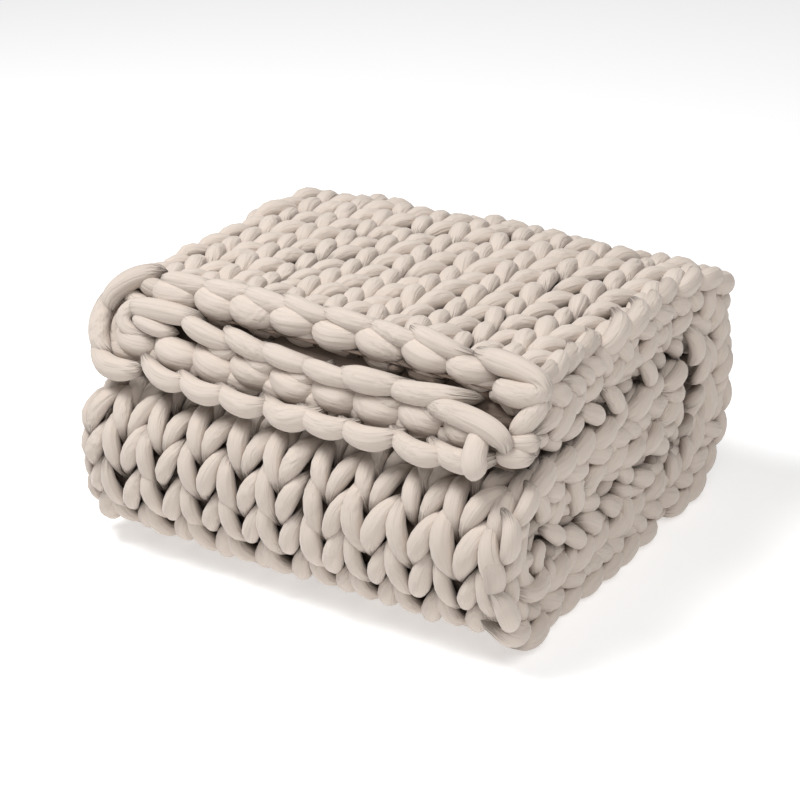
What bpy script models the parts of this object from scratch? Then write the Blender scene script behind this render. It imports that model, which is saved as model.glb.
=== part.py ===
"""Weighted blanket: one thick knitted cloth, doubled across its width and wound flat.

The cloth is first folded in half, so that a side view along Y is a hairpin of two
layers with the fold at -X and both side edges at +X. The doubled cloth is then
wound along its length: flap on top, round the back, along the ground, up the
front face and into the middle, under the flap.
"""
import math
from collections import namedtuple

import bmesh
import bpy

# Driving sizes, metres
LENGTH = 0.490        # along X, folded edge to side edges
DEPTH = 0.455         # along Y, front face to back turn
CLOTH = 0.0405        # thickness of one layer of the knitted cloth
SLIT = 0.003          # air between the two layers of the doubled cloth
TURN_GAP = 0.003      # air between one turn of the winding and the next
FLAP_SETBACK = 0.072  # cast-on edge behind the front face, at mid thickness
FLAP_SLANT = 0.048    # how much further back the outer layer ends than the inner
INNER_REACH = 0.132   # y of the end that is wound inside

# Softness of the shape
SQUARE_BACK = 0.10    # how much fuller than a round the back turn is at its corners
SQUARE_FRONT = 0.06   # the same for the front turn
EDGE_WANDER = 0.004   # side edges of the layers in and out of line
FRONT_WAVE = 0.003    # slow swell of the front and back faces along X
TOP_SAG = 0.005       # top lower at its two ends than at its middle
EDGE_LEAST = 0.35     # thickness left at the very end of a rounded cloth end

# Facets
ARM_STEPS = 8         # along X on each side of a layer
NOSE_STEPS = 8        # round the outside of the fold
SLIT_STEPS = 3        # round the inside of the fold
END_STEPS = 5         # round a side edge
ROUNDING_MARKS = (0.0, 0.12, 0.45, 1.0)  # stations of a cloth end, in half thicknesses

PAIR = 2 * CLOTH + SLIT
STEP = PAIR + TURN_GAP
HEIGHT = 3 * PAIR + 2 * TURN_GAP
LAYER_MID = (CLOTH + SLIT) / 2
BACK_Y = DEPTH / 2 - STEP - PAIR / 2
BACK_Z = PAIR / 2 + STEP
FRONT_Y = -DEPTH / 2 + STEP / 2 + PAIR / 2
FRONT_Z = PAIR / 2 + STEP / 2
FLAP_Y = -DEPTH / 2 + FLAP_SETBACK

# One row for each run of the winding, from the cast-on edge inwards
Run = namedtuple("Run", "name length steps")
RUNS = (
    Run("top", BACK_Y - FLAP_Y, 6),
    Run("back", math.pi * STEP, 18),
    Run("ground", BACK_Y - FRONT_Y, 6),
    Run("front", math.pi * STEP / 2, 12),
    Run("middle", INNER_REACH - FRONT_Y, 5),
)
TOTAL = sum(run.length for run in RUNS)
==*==
Task details:
Without changing anything, quote the lines from the top of the data to the line that contains "and wound flat.", including that line.

Answer to the problem:
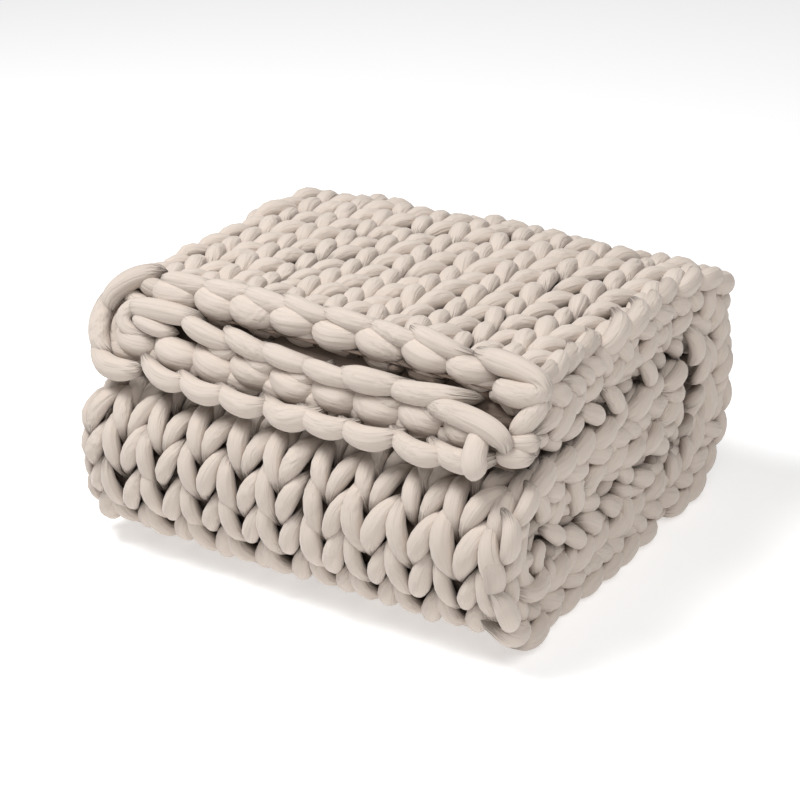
What bpy script models the parts of this object from scratch? Then write the Blender scene script behind this render. It imports that model, which is saved as model.glb.
=== part.py ===
"""Weighted blanket: one thick knitted cloth, doubled across its width and wound flat.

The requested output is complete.